Yes, a High Court transcript this witty, erudite and mischevious hard to find. Thanks for the link.
However, a couple of other things caught my eye:
(1) Bennett (Solicitor for the Commonwealth) is getting into dangerous territory: Caught between being a Jew-hater and an apologist for genocide!
“If the Canaanite cities had had a federation with section 51(vi) in it there is little doubt that it could have been invoked against the children of Israel”.
But seriously folks….
(2) What I found interesting was Bennet’ts bit about not really needing a control order “if the terrorist act is one which is likely only to cause damage to property and not a substantial amount of property”.
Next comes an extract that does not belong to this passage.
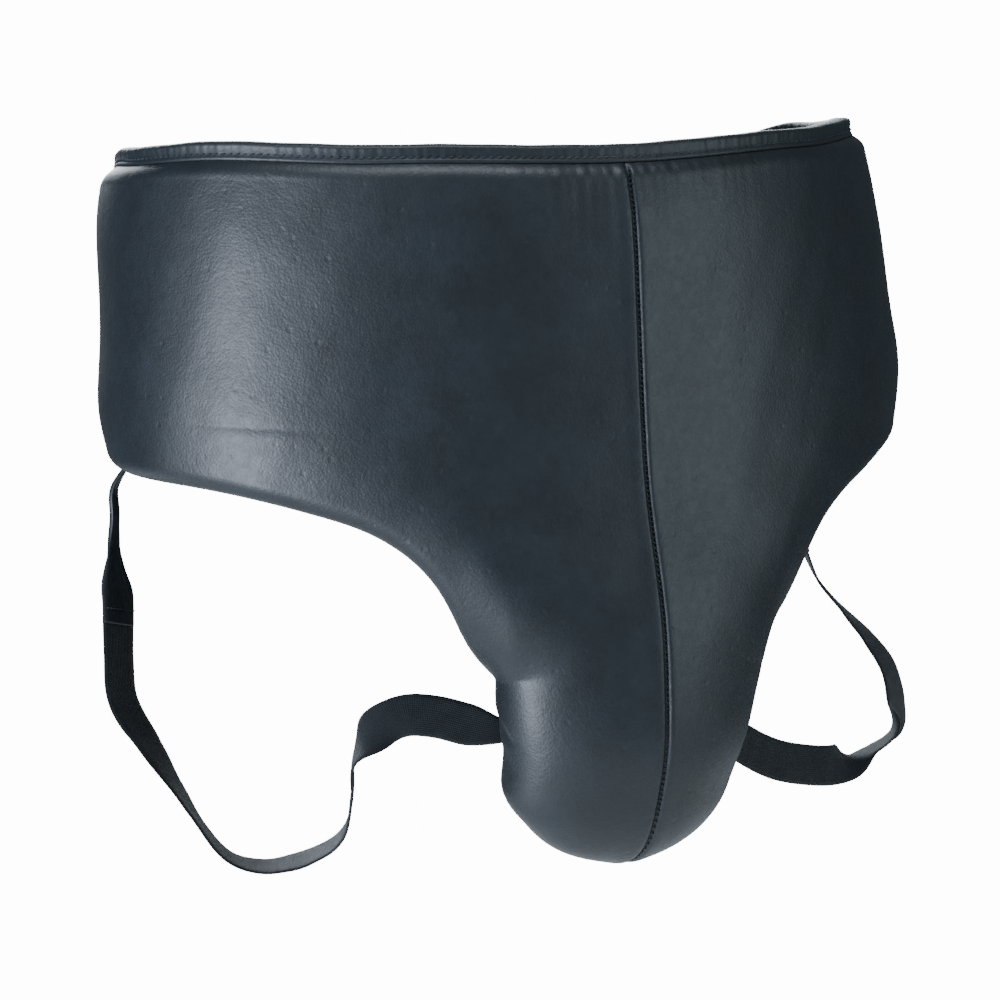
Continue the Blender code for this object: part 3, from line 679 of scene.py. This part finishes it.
def binding_stitches():
    """The rows of stitches along the binding, one on its front and one on its back."""
    s = np.arange(-WING_END + 4, WING_END - 4, BINDING_STITCH)
    rows = (("front_binding_stitches", 1, ["binding_stitching"]), ("back_binding_stitches", -1, []))
    for name, face, replaced in rows:
        offset = face * (BINDING_HALF + 0.15)
        ends = []
        for a in s:
            line = float(eased(abs(a), RIM)) - STITCH_LINE
            end = BODY.place(a + 0.68 * BINDING_STITCH, line - 0.5, offset)
            ends.append((BODY.place(a, line, offset), end))
        outward = [unit(BODY.place(a, 0.0, 12.0 * face) - BODY.place(a, 0.0, 2.0 * face)) for a in s]
        piece = stitch_row(name, ends, outward, "band")
        if replaced:
            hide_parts(*replaced)


def seam_stitches():
    """Threads across the centre seam's groove, all the way from the binding to under the cup's toe."""
    ends, outward = [], []
    for w in np.arange(*SEAM_STITCHED, SEAM_STITCH):
        depth = PAD_HALF + CROWN * ease(w / 60) + RIDGE * ease((w - 4) / 30) - 1.3
        a, b = BODY.place(-1.0, w - 0.35, depth), BODY.place(1.0, w + 0.35, depth)
        ends.append((a, b))
        outward.append(unit(BODY.place(0.0, w, 12.0) - BODY.place(0.0, w, 2.0)))
    piece = stitch_row("centre_seam_stitches", ends, outward, "band", bulge=0.4, radius=0.30)
    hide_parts("centre_seam_stitching")


def wing_end(side):
    """Leather folded round the wing's end and sewn down, where the rear waistband is fixed."""
    radius, corner = WING_PATCH_RADIUS, WING_PATCH_CORNER
    fold_s = WING_END - WING_PATCH_EDGE
    start_s = fold_s - WING_PATCH_REACH
    turn = np.linspace(0, math.pi, 40)
    flat = np.linspace(0, 1, 12)
    outer_s, inner_s = mix(start_s, fold_s, flat[:-1]), mix(fold_s, start_s, flat[1:])
    s = np.concatenate([outer_s, fold_s + radius * np.sin(turn), inner_s])
    offset = np.concatenate([np.full(11, radius), radius * np.cos(turn), np.full(11, -radius)])
    down = np.linspace(0, 1, 60)
    rim_w = eased(np.minimum(s, WING_END), RIM)
    w = mix(rim_w[None, :] + corner, EDGE[-1][1] - corner, down[:, None])
    s, offset = np.broadcast_to(s, w.shape), np.broadcast_to(offset, w.shape)
    puffy = 0.3 * ripple(w / 6, s / 8, 8)
    outer = BODY.place(side * s, w, offset + puffy * 0.5)
    bm = bmesh.new()
    add_grid(bm, outer)
    name = side_name(side)
    replaced = [f"{name}_wing_end_patch"]
    piece = finish_piece(f"{name}_wing_end", bm, "binding_leather", "band", replaced)
    thickness = piece.modifiers.new("thickness", "SOLIDIFY")
    thickness.thickness = 1.0 * MM
    thickness.offset = 0
    line_w = np.arange(rim_w[0] + corner + 3, EDGE[-1][1] - corner - 3, BINDING_STITCH)
    at_s = start_s + 2.5
    out = radius + 0.5
    ends = [(BODY.place(side * at_s, w, out), BODY.place(side * at_s, w + 2.5, out)) for w in line_w]
    outward = [unit(BODY.place(side * at_s, w, 12.0) - BODY.place(side * at_s, w, 2.0)) for w in line_w]
    stitch_row(f"{name}_wing_end_stitches", ends, outward, "band")


def pocket():
    """The cloth pocket that holds the hard cup against the padding."""
    a, b = np.meshgrid(np.linspace(-1, 1, 70), np.linspace(-1, 1, 90))
    x, y = a * np.sqrt(1 - b**2 / 2), b * np.sqrt(1 - a**2 / 2)
    inside = ease((1 - np.hypot(x, y)) / 0.12)
    folds = 0.4 * ripple(x * 9, y * 7, 9) * inside
    bm = bmesh.new()
    offset = POCKET_EDGE - POCKET_BULGE * inside + folds
    add_grid(bm, BODY.place(x * CUP_HALF_S, CUP_CENTRE_W + y * CUP_HALF_W, offset))
    piece = finish_piece("cup_pocket_cloth", bm, "lining_cloth", "band", ["cup_pocket"])
    thickness = piece.modifiers.new("thickness", "SOLIDIFY")
    thickness.thickness = 0.6 * MM
    turn = np.linspace(0, 2 * math.pi, 110, endpoint=False)
    ring_s = 0.965 * CUP_HALF_S * np.sin(turn)
    ring_w = CUP_CENTRE_W + 0.965 * CUP_HALF_W * np.cos(turn)
    ring = BODY.place(ring_s, ring_w, POCKET_EDGE - 0.8)
    inner = BODY.place(ring_s, ring_w, POCKET_EDGE - 4)
    ends = [(ring[k], mix(ring[k], ring[(k + 1) % len(ring)], 0.65)) for k in range(len(ring))]
    stitch_row("cup_pocket_stitches", ends, unit(inner - ring), "band")


# ---------------------------------------------------------------- straps


def leg_strap(side):
    """The gathered leather tab at the band and the webbing from it to the cup."""
    strap = Strap(STRAP_ROUTES[side], STRAP_FACINGS[side])
    name, body = side_name(side), f"{side_name(side)}_leg_strap"
    widths = TAB_WIDTHS[side]

    def tab_width(shares):
        return TAB_WIDTH * eased(shares / TAB_SHARE, widths)

    def tab_relief(share, across):
        t = share / TAB_SHARE
        folds = 0.9 * np.cos(across * 7 + 2.2 * np.sin(t * 5)) * (1 - 0.75 * ease((t - 0.7) / 0.3))
        fold = 1.1 * hump(across - 0.25 * np.sin(4 * t), 0.5) * (1 - ease((t - 0.6) / 0.3))
        return (folds * (1 - np.abs(across) ** 6) + fold) * ease(t / 0.3)

    strap_piece(f"{name}_tab", strap, 0.0, TAB_SHARE + 0.012, tab_width, TAB_THICK, "binding_leather",
                body, [f"{name}_leg_strap_tab"], 90, tab_relief)

    def webbing_relief(share, across):
        curl = 0.25 * across * ripple(share * 60, share * 9, 10 + side)
        return curl + 0.15 * ripple(share * 90, 0 * across, 12)

    def webbing_width(shares):
        return STRAP_WIDTH * eased(shares, WEBBING_WIDTHS)

    webbing = strap_piece(f"{name}_webbing", strap, TAB_SHARE - 0.004, 1.0, webbing_width, STRAP_THICK,
                          "black_elastic", body, [f"{name}_leg_strap_elastic"], 260,
                          webbing_relief)
    at = TAB_SHARE - 2.4 / strap.length
    across = np.arange(-8.5, 8.6, 2.1)
    for face, label in ((1, "outer"), (-1, "inner")):
        out = face * (TAB_THICK / 2 + 0.25)
        ends = [(strap.place(at, x, out), strap.place(at, x + 1.5, out)) for x in across]
        outward = [unit(strap.place(at, x, 3.0 * face) - strap.place(at, x, 1.0 * face)) for x in across]
        stitch_row(f"{name}_{label}_tab_stitches", ends, outward, body)


def level_strap(route):
    """A strap that stands on edge along a level route of (x, y) points."""
    return Strap([(x, y, WAIST_Z) for x, y in route], [(0, (0, 0, 1)), (1, (0, 0, 1))])


def waist_closure():
    """The rear waistband and its overlapping closure."""
    loop_y = LOOP_ELASTIC_Y
    hinge_x, hinge_y = CLOSURE_HINGE
    left = level_strap([(135.3, 83), (123, 89.5), (108, 95), (90, 99.5), (70, 102.2), (48, loop_y),
                        (0, loop_y), (-46, loop_y)])
    right = level_strap([(-135.3, 83), (-123, 90.5), (-108, 97.5), (-90, 103), (-74, 106.6),
                         (hinge_x - 1, hinge_y)])
    for name, strap in (("left", left), ("right", right)):
        piece = strap_piece(f"{name}_waist_webbing", strap, 0.0, 1.0, WAIST_WIDTH, WAIST_THICK,
                            "black_elastic", "band", [f"{name}_waist_elastic"], 120)
    flap_y = loop_y + WAIST_THICK + 3 * LAYER_GAP + 2 * PATCH_THICK
    tip = hinge_x + FLAP_LENGTH
    flap = level_strap([(hinge_x + 1, hinge_y), (hinge_x + 14, flap_y - 0.1), (0, flap_y), (tip, flap_y)])
    strap_piece("closure_flap_leather", flap, 0.0, 1.0, WAIST_WIDTH, WAIST_THICK, "binding_leather",
                "closure", ["closure_flap"], 80)
    tab = level_strap([(tip + 0.5, flap_y), (tip + 12, flap_y + 0.6), (tip + 26, flap_y + 2)])

    def tab_width(shares):
        return PULL_TAB_WIDTH - PULL_TAB_NARROWING * shares**3

    strap_piece("closure_tab_leather", tab, 0.0, 1.0, tab_width, PULL_TAB_THICK, "binding_leather",
                "closure", ["closure_pull_tab"], 40)
    border = 2.6
    for label, height in (("upper", WAIST_WIDTH / 2 - border), ("lower", border - WAIST_WIDTH / 2)):
        shares = np.arange(3.0, flap.length - 3.0, BINDING_STITCH) / flap.length
        step = 2.5 / flap.length
        out = WAIST_THICK / 2 + 0.15
        probe = flap.place(0.5, 0.0, 5.0) - flap.place(0.5, 0.0, 0.0)
        face = 1.0 if probe[1] > 0 else -1.0
        ends = []
        for a in shares:
            ends.append((flap.place(a, height, face * out), flap.place(a + step, height, face * out)))
        outward = [np.array([0.0, 1.0, 0.0])] * len(ends)
        stitch_row(f"closure_{label}_stitches", ends, outward, "closure")


# ---------------------------------------------------------------- CAD nodes that stay


def finish_cad():
    """Materials for the CAD nodes that show as they are."""
    looks = {entry["node"]: entry["material_slot"] for entry in frame["record"]["subparts"]}
    for name, obj in frame["nodes"].items():
        obj.data.materials.clear()
        obj.data.materials.append(MATERIALS[looks[name]])


# ---------------------------------------------------------------- stage

def placed(right, up, back, place):
    """The matrix_world of a camera or light at a place that looks the opposite way to back."""
    matrix = np.eye(4)
    for column, direction in enumerate((right, up, back, place)):
        matrix[:3, column] = direction
    return matrix.T


def camera():
    """The camera, in front of the object and towards its -X side."""
    a, e, r = (math.radians(x) for x in (CAMERA_AZIMUTH, CAMERA_ELEVATION, CAMERA_ROLL))
    right = np.array([math.cos(a), math.sin(a), 0.0])
    up = np.array([-math.sin(a) * math.sin(e), math.cos(a) * math.sin(e), math.cos(e)])
    back = np.array([math.sin(a) * math.cos(e), -math.cos(a) * math.cos(e), math.sin(e)])
    turned_right = right * math.cos(r) + up * math.sin(r)
    turned_up = up * math.cos(r) - right * math.sin(r)
    data = bpy.data.cameras.new("camera")
    data.lens = CAMERA_LENS
    data.shift_x, data.shift_y = CAMERA_SHIFT
    made = bpy.data.objects.new("camera", data)
    place = np.array(CAMERA_TARGET) + back * CAMERA_DISTANCE
    made.matrix_world = placed(turned_right, turned_up, back, place)
    bpy.context.scene.collection.objects.link(made)
    bpy.context.scene.camera = made


def lights():
    """The softboxes, each turned to face the object."""
    for name, (place, size, power, colour) in LIGHTS.items():
        data = bpy.data.lights.new(name, "AREA")
        data.shape = "RECTANGLE"
        data.size, data.size_y = size
        data.energy = power
        data.color = colour
        made = bpy.data.objects.new(name, data)
        back = unit(np.array(place) - np.array(CAMERA_TARGET))
        right = unit(np.cross((0.0, 0.0, 1.0), back))
        made.matrix_world = placed(right, np.cross(back, right), back, place)
        bpy.context.scene.collection.objects.link(made)


def surroundings():
    """White all round for the camera, and a dimmer white for the light that falls on the object."""
    world = bpy.data.worlds.new("studio")
    world.use_nodes = True
    tree = world.node_tree
    seen = node(tree, "ShaderNodeBackground", Strength=SKY_SEEN)
    seen.inputs["Color"].default_value = (1, 1, 1, 1)
    cast = node(tree, "ShaderNodeBackground", Strength=SKY_CAST)
    cast.inputs["Color"].default_value = (*SKY_CAST_COLOUR, 1)
    rays = node(tree, "ShaderNodeLightPath")
    choice = node(tree, "ShaderNodeMixShader")
    tree.links.new(rays.outputs["Is Camera Ray"], choice.inputs["Fac"])
    tree.links.new(cast.outputs[0], choice.inputs[1])
    tree.links.new(seen.outputs[0], choice.inputs[2])
    tree.links.new(choice.outputs[0], tree.nodes["World Output"].inputs["Surface"])
    bpy.context.scene.world = world


def floor():
    """A plain pale disc below the object."""
    bm = bmesh.new()
    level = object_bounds()[0][2] - FLOOR_DROP
    turns = np.linspace(0, 2 * math.pi, 96, endpoint=False)
    rim = [(FLOOR_RADIUS * math.cos(t), FLOOR_RADIUS * math.sin(t), level) for t in turns]
    bm.faces.new([bm.verts.new(place) for place in rim])
    mesh = bpy.data.meshes.new("floor")
    bm.to_mesh(mesh)
    bm.free()
    made, _, _ = shader_material("floor", (0.93, 0.93, 0.93), 0.9, 0.1)
    mesh.materials.append(made)
    obj = bpy.data.objects.new("floor", mesh)
    bpy.context.scene.collection.objects.link(obj)
    obj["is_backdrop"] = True


def corners(box):
    """A box's two corners as plain lists."""
    return [list(map(float, corner)) for corner in box]


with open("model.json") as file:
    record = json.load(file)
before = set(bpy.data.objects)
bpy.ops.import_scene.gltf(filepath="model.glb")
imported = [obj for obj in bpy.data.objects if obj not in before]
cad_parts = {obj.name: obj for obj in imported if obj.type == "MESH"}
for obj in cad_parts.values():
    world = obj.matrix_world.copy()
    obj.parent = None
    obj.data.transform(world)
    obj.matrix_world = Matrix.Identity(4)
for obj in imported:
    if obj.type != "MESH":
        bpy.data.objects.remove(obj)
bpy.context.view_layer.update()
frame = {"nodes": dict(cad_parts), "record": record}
finish_cad()
for each_side in (LEFT, RIGHT):
    cover(each_side)
    lining(each_side)
    wing_end(each_side)
    leg_strap(each_side)
binding()
binding_stitches()
seam_stitches()
pocket()
waist_closure()
floor()
surroundings()
lights()
camera()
OK, so digging a trend across all the main roads into a CBD (or an industry park) at 3 in the morning (leaving flashing lights on so no-one accidentally drives their car into the ditch and gets hurt, taking care not to cut water, gas or phone lines and ideally leaving enough room for an ambulance to get through), causing no deaths and only minimal damage to property, is an act that does not warrant a control order. So, according to the definition of terrorist act in section 100.1, not endangering life (and thus in subsection 3), digging up all the roads is not a terrorist act. But I bet if someone were to do it, the executive would be calling it a terrorist act as soon as a microphone was shoved in their faces.
(3) Oh, and we also get the commonwealth (through it’s solicitor) being against Jesus:
GLEESON CJ: Was whipping the moneychangers in the temple an act of terrorism?
MR BENNETT: Your Honour, it might depend on a number of matters.
OK, so the government solicitor is likening Jihad Jack to Jesus, or saying that Jesus SHOULD have been executed by the Romans as a terrorist. What will the Howard-loving Christians think!